--- Begin DATASET EXCERPTS ---

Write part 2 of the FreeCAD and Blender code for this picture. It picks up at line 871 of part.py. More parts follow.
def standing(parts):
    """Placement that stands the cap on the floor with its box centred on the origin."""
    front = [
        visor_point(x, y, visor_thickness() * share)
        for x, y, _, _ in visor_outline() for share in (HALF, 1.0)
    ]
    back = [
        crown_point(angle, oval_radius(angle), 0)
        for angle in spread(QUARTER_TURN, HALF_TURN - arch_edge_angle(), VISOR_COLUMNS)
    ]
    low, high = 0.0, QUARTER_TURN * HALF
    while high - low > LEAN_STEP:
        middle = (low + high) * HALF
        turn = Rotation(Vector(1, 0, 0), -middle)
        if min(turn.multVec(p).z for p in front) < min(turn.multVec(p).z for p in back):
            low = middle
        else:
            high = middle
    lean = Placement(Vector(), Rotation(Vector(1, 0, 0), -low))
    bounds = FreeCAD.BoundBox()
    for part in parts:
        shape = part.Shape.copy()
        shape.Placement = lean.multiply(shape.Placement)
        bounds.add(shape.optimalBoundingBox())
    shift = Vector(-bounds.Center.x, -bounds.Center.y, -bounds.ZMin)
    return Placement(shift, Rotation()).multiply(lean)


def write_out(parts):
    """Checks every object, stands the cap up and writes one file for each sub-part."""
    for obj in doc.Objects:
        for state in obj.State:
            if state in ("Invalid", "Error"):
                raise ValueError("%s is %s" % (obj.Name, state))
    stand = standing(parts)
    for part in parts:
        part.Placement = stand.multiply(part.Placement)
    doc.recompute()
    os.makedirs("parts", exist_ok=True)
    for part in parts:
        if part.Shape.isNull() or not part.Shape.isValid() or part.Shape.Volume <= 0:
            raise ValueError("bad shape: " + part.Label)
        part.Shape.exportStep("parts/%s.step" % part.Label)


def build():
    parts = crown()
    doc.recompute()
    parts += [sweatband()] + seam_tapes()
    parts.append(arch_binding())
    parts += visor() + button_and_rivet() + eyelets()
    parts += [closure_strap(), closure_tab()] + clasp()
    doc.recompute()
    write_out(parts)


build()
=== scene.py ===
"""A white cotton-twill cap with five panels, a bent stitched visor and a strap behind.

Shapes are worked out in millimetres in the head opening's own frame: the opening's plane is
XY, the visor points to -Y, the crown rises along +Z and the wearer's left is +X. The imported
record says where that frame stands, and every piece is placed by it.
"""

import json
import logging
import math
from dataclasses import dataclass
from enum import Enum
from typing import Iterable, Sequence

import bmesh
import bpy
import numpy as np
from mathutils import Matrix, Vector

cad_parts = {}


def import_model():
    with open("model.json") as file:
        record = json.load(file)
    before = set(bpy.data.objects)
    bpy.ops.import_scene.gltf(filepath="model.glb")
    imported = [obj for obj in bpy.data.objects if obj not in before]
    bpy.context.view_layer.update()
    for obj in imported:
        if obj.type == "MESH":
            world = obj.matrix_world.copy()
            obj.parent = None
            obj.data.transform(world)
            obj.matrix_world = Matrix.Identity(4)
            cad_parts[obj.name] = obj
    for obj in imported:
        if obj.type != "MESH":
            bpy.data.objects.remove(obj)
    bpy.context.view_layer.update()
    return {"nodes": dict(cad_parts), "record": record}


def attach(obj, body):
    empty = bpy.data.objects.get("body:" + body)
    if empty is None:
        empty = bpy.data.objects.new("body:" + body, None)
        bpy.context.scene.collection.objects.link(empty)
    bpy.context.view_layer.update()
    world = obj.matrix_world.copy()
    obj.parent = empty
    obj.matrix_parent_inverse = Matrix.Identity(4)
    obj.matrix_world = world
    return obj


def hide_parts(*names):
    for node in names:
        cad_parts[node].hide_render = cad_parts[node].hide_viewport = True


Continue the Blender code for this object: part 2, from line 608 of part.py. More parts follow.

--- End DATASET EXCERPTS ---

> _EXERCISE AIM_
Within the material above, transcribe exactly the lines that run from the line holding "parts += visor()" through the line holding "record = json.load(file)".

> _SOLUTION FOR THIS PROBLEM_
    parts += visor() + button_and_rivet() + eyelets()
    parts += [closure_strap(), closure_tab()] + clasp()
    doc.recompute()
    write_out(parts)


build()
=== scene.py ===
"""A white cotton-twill cap with five panels, a bent stitched visor and a strap behind.

Shapes are worked out in millimetres in the head opening's own frame: the opening's plane is
XY, the visor points to -Y, the crown rises along +Z and the wearer's left is +X. The imported
record says where that frame stands, and every piece is placed by it.
"""

import json
import logging
import math
from dataclasses import dataclass
from enum import Enum
from typing import Iterable, Sequence

import bmesh
import bpy
import numpy as np
from mathutils import Matrix, Vector

cad_parts = {}


def import_model():
    with open("model.json") as file:
        record = json.load(file)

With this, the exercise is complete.